-- EXERCISE --
Starting at the line that has "return disc(valve_bore_radius - filter_edge_gap, top" and stopping after the line that has "for node in", reproduce the listing below exactly; omit everything else.

Object modeling scripts:
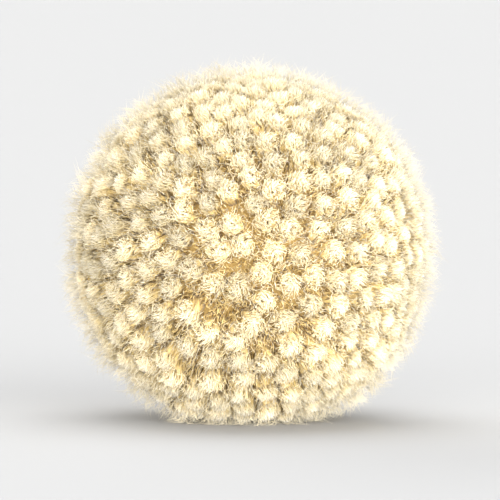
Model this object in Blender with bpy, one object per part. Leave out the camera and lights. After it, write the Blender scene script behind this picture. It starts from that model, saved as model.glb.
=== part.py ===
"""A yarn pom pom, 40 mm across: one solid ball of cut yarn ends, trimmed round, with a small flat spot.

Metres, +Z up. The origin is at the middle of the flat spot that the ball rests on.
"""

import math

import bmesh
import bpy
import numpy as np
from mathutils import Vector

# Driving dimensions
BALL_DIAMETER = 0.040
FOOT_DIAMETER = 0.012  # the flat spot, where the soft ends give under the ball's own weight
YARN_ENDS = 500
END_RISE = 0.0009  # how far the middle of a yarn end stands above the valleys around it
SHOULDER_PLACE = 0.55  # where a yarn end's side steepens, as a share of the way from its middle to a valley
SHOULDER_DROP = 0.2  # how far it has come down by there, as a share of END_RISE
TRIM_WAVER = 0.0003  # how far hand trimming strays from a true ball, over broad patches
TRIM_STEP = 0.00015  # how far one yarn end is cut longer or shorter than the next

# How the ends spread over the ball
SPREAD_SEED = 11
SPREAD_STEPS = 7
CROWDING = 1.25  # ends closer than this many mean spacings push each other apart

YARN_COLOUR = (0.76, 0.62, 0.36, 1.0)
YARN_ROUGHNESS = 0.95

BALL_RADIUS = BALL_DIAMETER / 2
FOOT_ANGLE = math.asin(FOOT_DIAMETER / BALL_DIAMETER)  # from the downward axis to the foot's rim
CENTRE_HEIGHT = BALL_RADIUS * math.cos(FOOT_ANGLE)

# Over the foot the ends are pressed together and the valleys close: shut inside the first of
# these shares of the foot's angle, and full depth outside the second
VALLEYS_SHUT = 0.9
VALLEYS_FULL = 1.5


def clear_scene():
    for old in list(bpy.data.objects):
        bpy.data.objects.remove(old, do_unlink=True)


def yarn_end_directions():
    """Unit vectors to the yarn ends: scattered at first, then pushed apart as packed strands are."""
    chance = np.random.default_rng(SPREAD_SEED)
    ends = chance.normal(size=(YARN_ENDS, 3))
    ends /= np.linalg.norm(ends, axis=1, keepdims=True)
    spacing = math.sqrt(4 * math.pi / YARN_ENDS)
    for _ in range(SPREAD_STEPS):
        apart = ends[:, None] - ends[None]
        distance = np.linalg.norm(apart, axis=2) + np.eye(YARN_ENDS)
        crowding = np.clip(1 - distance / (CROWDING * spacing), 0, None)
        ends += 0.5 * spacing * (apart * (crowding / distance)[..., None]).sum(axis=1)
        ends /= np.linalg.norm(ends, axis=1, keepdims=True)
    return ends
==
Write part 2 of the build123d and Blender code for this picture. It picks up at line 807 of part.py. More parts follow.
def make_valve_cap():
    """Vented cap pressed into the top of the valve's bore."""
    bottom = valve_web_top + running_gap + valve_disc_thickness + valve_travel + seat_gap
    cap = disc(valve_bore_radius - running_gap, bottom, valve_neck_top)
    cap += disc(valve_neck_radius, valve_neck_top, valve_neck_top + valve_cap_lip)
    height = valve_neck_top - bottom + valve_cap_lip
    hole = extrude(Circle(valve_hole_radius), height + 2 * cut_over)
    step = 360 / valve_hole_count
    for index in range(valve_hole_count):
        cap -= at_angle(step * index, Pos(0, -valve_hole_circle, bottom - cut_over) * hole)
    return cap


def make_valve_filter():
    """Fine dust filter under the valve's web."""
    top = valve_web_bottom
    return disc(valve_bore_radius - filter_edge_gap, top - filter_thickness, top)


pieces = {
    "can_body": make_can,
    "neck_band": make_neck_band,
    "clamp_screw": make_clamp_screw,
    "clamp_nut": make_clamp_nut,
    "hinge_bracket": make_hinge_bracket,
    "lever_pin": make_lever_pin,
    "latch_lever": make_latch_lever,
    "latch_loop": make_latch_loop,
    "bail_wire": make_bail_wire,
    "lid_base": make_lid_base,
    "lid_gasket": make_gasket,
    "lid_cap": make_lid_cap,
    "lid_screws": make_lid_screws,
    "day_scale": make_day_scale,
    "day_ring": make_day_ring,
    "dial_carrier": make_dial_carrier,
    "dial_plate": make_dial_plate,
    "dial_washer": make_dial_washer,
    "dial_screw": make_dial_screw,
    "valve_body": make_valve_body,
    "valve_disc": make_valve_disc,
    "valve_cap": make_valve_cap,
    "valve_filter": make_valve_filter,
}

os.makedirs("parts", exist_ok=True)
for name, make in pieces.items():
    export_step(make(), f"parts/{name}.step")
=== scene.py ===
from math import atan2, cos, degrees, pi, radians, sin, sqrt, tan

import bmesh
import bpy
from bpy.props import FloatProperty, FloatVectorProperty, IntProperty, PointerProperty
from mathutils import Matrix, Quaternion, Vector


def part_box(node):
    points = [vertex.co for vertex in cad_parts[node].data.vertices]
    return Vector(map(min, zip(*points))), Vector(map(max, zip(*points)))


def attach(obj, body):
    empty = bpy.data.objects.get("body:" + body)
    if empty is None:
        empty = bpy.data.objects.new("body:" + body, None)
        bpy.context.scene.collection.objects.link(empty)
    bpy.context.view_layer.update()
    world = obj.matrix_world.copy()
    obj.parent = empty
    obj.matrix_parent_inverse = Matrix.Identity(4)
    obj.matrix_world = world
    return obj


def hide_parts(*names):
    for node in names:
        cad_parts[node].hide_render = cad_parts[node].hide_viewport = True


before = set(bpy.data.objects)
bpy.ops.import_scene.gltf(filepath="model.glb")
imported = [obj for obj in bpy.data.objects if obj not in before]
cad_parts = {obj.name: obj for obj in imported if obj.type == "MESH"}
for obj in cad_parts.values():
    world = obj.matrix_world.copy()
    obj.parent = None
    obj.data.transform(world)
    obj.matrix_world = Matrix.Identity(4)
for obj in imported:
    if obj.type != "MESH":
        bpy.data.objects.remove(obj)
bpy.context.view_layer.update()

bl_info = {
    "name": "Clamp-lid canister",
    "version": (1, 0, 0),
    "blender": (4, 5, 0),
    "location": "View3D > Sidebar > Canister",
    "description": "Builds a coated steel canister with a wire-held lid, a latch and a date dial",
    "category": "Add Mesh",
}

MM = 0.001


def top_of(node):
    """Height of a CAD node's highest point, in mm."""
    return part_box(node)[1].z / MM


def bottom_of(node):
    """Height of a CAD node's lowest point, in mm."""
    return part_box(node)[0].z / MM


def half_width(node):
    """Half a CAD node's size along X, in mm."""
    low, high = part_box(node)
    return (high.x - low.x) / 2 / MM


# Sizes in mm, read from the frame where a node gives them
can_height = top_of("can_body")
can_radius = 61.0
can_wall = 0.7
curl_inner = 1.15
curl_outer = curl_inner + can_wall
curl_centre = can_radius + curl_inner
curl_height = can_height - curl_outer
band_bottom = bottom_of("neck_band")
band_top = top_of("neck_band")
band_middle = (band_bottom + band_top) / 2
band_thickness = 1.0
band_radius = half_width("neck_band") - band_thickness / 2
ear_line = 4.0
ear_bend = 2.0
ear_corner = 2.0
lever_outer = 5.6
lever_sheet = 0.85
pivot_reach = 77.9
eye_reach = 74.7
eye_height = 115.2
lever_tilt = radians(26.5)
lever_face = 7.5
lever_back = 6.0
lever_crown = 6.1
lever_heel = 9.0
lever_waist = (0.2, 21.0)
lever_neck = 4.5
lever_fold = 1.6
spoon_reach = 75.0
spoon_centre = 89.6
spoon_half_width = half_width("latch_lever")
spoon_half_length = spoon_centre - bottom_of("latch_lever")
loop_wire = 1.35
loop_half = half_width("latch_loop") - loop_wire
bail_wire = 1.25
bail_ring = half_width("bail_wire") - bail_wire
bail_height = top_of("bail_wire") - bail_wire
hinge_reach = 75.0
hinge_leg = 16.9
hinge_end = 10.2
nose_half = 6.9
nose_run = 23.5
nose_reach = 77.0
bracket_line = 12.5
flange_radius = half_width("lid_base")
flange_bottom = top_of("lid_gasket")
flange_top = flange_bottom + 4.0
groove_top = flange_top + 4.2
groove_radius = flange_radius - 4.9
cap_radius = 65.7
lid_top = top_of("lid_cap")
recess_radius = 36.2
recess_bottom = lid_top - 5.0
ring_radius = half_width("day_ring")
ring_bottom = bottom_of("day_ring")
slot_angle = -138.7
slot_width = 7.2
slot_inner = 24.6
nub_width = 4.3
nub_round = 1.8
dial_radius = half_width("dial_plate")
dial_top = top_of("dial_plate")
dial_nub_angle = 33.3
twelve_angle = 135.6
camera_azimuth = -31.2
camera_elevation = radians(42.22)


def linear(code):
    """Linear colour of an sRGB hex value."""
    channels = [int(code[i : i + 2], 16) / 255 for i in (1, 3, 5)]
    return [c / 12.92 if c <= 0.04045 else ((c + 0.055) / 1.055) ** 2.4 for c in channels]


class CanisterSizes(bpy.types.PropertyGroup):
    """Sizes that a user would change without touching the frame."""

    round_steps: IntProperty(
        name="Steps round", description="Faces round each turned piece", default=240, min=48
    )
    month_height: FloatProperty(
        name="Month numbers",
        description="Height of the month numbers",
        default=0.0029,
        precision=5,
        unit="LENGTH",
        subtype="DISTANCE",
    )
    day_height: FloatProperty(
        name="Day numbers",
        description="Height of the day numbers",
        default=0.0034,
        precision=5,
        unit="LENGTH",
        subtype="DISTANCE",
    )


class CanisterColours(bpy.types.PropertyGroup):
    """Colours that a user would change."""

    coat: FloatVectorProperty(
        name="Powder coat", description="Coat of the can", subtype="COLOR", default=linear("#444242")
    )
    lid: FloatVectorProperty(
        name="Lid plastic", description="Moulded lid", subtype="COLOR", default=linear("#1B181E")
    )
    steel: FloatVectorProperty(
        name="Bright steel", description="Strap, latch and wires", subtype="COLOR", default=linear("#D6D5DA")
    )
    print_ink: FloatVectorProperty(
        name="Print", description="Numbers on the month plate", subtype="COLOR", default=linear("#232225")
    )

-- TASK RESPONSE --
    return disc(valve_bore_radius - filter_edge_gap, top - filter_thickness, top)


pieces = {
    "can_body": make_can,
    "neck_band": make_neck_band,
    "clamp_screw": make_clamp_screw,
    "clamp_nut": make_clamp_nut,
    "hinge_bracket": make_hinge_bracket,
    "lever_pin": make_lever_pin,
    "latch_lever": make_latch_lever,
    "latch_loop": make_latch_loop,
    "bail_wire": make_bail_wire,
    "lid_base": make_lid_base,
    "lid_gasket": make_gasket,
    "lid_cap": make_lid_cap,
    "lid_screws": make_lid_screws,
    "day_scale": make_day_scale,
    "day_ring": make_day_ring,
    "dial_carrier": make_dial_carrier,
    "dial_plate": make_dial_plate,
    "dial_washer": make_dial_washer,
    "dial_screw": make_dial_screw,
    "valve_body": make_valve_body,
    "valve_disc": make_valve_disc,
    "valve_cap": make_valve_cap,
    "valve_filter": make_valve_filter,
}

os.makedirs("parts", exist_ok=True)
for name, make in pieces.items():
    export_step(make(), f"parts/{name}.step")
=== scene.py ===
from math import atan2, cos, degrees, pi, radians, sin, sqrt, tan

import bmesh
import bpy
from bpy.props import FloatProperty, FloatVectorProperty, IntProperty, PointerProperty
from mathutils import Matrix, Quaternion, Vector


def part_box(node):
    points = [vertex.co for vertex in cad_parts[node].data.vertices]
    return Vector(map(min, zip(*points))), Vector(map(max, zip(*points)))


def attach(obj, body):
    empty = bpy.data.objects.get("body:" + body)
    if empty is None:
        empty = bpy.data.objects.new("body:" + body, None)
        bpy.context.scene.collection.objects.link(empty)
    bpy.context.view_layer.update()
    world = obj.matrix_world.copy()
    obj.parent = empty
    obj.matrix_parent_inverse = Matrix.Identity(4)
    obj.matrix_world = world
    return obj


def hide_parts(*names):
    for node in names:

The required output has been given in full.